If there is no concern about the content on your server then why hide it? Either way, if what you say is true, then you can go with obfuscated paths for now though it doesn’t really offer you any security.

If your code base isn’t secure, than how are you going to be ok moving to production. If your only goal is to keep competitors from seeing what you are doing, then changing your paths might buy you something. If your goal is security, make it an early concern in the application, not a late one.

That is even more concerning than anything else you’ve said. You literally could be forced to shut down a startup if you take the time to do security right? That means that you have a startup and are diving into meteor head first and your idea of security is this? Do your investors know that your idea of security was to obfuscate the urls? I’m sure they’ll be super happy about that.

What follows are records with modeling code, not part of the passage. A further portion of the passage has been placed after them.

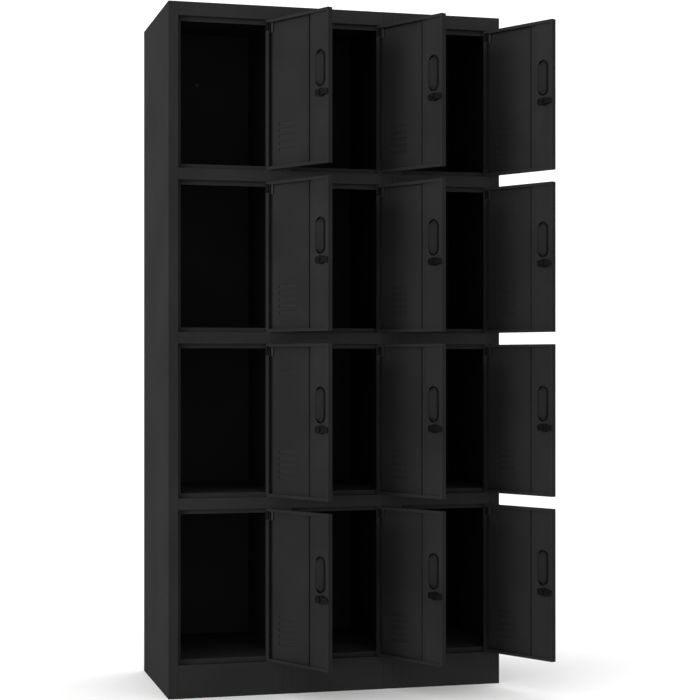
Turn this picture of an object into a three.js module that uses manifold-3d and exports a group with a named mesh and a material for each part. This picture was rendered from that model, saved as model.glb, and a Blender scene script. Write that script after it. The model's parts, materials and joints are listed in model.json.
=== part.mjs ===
// Steel locker cabinet: modules side by side, each a tall box of compartments one above the other.
// Every compartment has its own door, hinged on the right, with a finger cup and a cam lock.
// Millimetres, +Z up. The origin is the centre of the footprint, on the floor.
// X runs across the front to the right, and Y from the front to the back.
// The doors are drawn open, and each lock is drawn with its cam turned to the door's free edge.

import * as THREE from "three";
import { mergeVertices } from "three/addons/utils/BufferGeometryUtils.js";
import Module from "manifold-3d";

const { Manifold, Mesh: SolidMesh } = await loadManifold();

// The whole cabinet
const WIDTH = 900;
const DEPTH = 450;
const HEIGHT = 1800;
const COLUMNS = 3;
const DOORWAY_HEIGHTS = [394, 394, 400.5, 400.5]; // from the top down
const SHEET = 0.8; // steel thickness
const GAP = 0.3; // between separate sheets that lie against each other

// Front frame of a module
const POST_WIDTH = 25;
const JAMB_DEPTH = 16; // from the front face back to the stop lips
const POST_LIP = 9; // stop lip beside a doorway
const RAIL_LIP = 12; // stop lip above and below a doorway
const RAIL_HEIGHT = 29.5;
const TOP_RAIL_HEIGHT = 36;
const PLINTH_FOOT = 20; // flange on the floor behind the plinth
const PLINTH_FOOT_LIP = 12;

// Back of a module
const SIDE_REAR_FLANGE = 25;
const SHELF_REAR_FLANGE = 18;
const TOP_REAR_FLANGE = 20;
const ANCHOR_HOLE_RADIUS = 4.5;
const ANCHOR_HOLE_HEIGHT = 1657;

// Channel under each floor
const SUPPORT_WIDTH = 40;
const SUPPORT_FRONT = -190;
const SUPPORT_BACK = 200;

// Door
const DOOR_THICKNESS = 14;
const DOOR_HINGE_GAP = 3;
const DOOR_LATCH_GAP = 2;
const DOOR_END_GAP = 1;
const DOOR_HINGE_LIP = 12;
const DOOR_FREE_LIP = 8;
const DOOR_END_LIP = 8;
const DOOR_BOX_WIDTH = 79.8; // closed box section along the free edge
const DOOR_BOX_SETBACK = 4; // from the lips' plane to the box section
const DOOR_GROOVE = { width: 17.3, depth: 4.5 }; // along the box section's hinge side
const OPEN_ANGLE = THREE.MathUtils.degToRad(118);

// Hinge pins
const PIN_INSET = 5; // from the door's hinge edge
const PIN_SETBACK = 4.5; // behind the door's front face
const PIN_RADIUS = 2.5;
const PIN_HOLE_RADIUS = 3.1;
const PIN_REACH = 3.5; // past the door's end
const PIN_LENGTH = 38;
const PIN_WINDOW = { width: 15.5, height: 23, top: 6 }; // shows the upper pin through the hinge lip

// Louvers, measured from the door's hinge edge and bottom
const LOUVER_COUNT = 5;
const LOUVER_PITCH = 17;
const LOUVER_WIDTH = 65;
const LOUVER_SLOT = 9;
const LOUVER_CENTRE = 71;
const LOUVER_FIRST = 46;

// Card holder on the door's front, measured from its hinge edge and top
const CARD_WIDTH = 65;
const CARD_HEIGHT = 35;
const CARD_CENTRE = 67;
const CARD_TOP = 42;
const CARD_RIM = 3;
const CARD_RIM_DEPTH = 1.6;

// Recessed handle, measured from the door's free edge and bottom. Its floor slopes: the cup is
// shallow towards the free edge and deep towards the hinge.
const CUP_CENTRE = 34.4;
const CUP_HEIGHT = 242.5;
const CUP_HOLE = { width: 38, height: 94, corner: 18 }; // in the door's box section
const CUP_MOUTH = { width: 27, height: 88, corner: 13.4 };
const CUP_SHALLOW = { width: 25, height: 86, corner: 12.4 };
const CUP_SHALLOW_DEPTH = 5; // behind the door's front face
const CUP_DEEP = { width: 10, height: 67, corner: 4.5 };
const CUP_DEEP_DEPTH = 12;
const CUP_WALL = 1.5;
const BEZEL = { width: 50, height: 140, corner: 10 };
const BEZEL_DEPTH = 1.5;
const BEZEL_HEIGHT = 229;

// Cam lock
const LOCK_INSET = 27.8; // from the door's free edge
const LOCK_HEIGHT = 180;
const BARREL_RADIUS = 9.5;
const BARREL_BACK = 17.5; // behind the door's front face
const BORE_RADIUS = 7.4;
const PLUG_RADIUS = 6.8;
const LOCK_SIDES = 12;
const PLUG_FRONT = 3; // how far the plug stands out of the door's front face
const KEY_SLOT = { width: 1.8, height: 8, depth: 2.5 };
const CAM_WIDTH = 15;
const CAM_THICKNESS = 2.5;
const CAM_CORNER = 7;
const CAM_LENGTH = 30.3; // from the plug's axis to the cam's tip
const CAM_HEEL = 9;
const CAM_BACK = 20.3; // behind the door's front face

// Sizes that follow
const FRONT = -DEPTH / 2;
const BACK = DEPTH / 2;
const MODULE_PITCH = (WIDTH + GAP) / COLUMNS;
const MODULE_WIDTH = MODULE_PITCH - GAP;
const OPENING_WIDTH = MODULE_WIDTH - 2 * POST_WIDTH;
const ROWS = DOORWAY_HEIGHTS.length;
const PLINTH_HEIGHT = openingBottom(ROWS);
const WALL_TOP = HEIGHT - SHEET - GAP;
const STOP_PLANE = FRONT + JAMB_DEPTH;
const PLATE_FRONT = STOP_PLANE + SHEET + GAP; // where a shelf can pass behind the posts' lips
const BACK_PANEL_REAR = BACK - SHEET - GAP;
const SIDE_FLANGE_REAR = BACK_PANEL_REAR - SHEET - GAP;
const SHELF_REAR = SIDE_FLANGE_REAR - SHEET - GAP;

const DOOR_WIDTH = OPENING_WIDTH - DOOR_HINGE_GAP - DOOR_LATCH_GAP;
// A door's own frame has its origin on the hinge axis at the door's bottom edge.
const DOOR_HINGE_EDGE = PIN_INSET;
const DOOR_FREE_EDGE = PIN_INSET - DOOR_WIDTH;
const DOOR_FRONT = -PIN_SETBACK;
const DOOR_REAR = DOOR_FRONT + DOOR_THICKNESS;
const DOOR_BOX_EDGE = DOOR_FREE_EDGE + DOOR_BOX_WIDTH;
const DOOR_BOX_REAR = DOOR_REAR - DOOR_BOX_SETBACK;
const DOOR_GROOVE_REAR = DOOR_BOX_REAR - DOOR_GROOVE.depth;
const CUP_X = DOOR_FREE_EDGE + CUP_CENTRE;
const LOCK_X = DOOR_FREE_EDGE + LOCK_INSET;

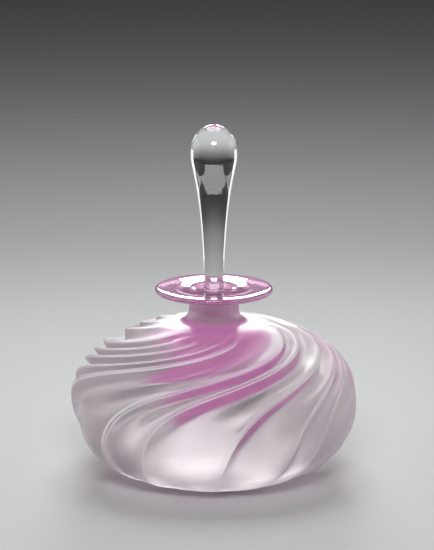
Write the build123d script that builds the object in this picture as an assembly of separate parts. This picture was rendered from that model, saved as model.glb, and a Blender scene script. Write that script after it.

Take the couple of hours it takes to learn about accounts systems and method and publication security then remove autopublish and insecure from your application. Finally, check out bulletproof meteor. If you haven’t gone through everything on that site, you are NOT ready to be running a meteor startup. Make it something you do on the weekend if you have to, but make sure you understand security from the ground up.

If none of that matters to you right now and you just want to get this site running, don’t waste your time prefixing your URLs as it is not worth the effort. If you don’t want google etc to find it, use robots.txt. Just keep going and when you come around to security (pre launch I hope) take the information in this thread as a starting point to do it right.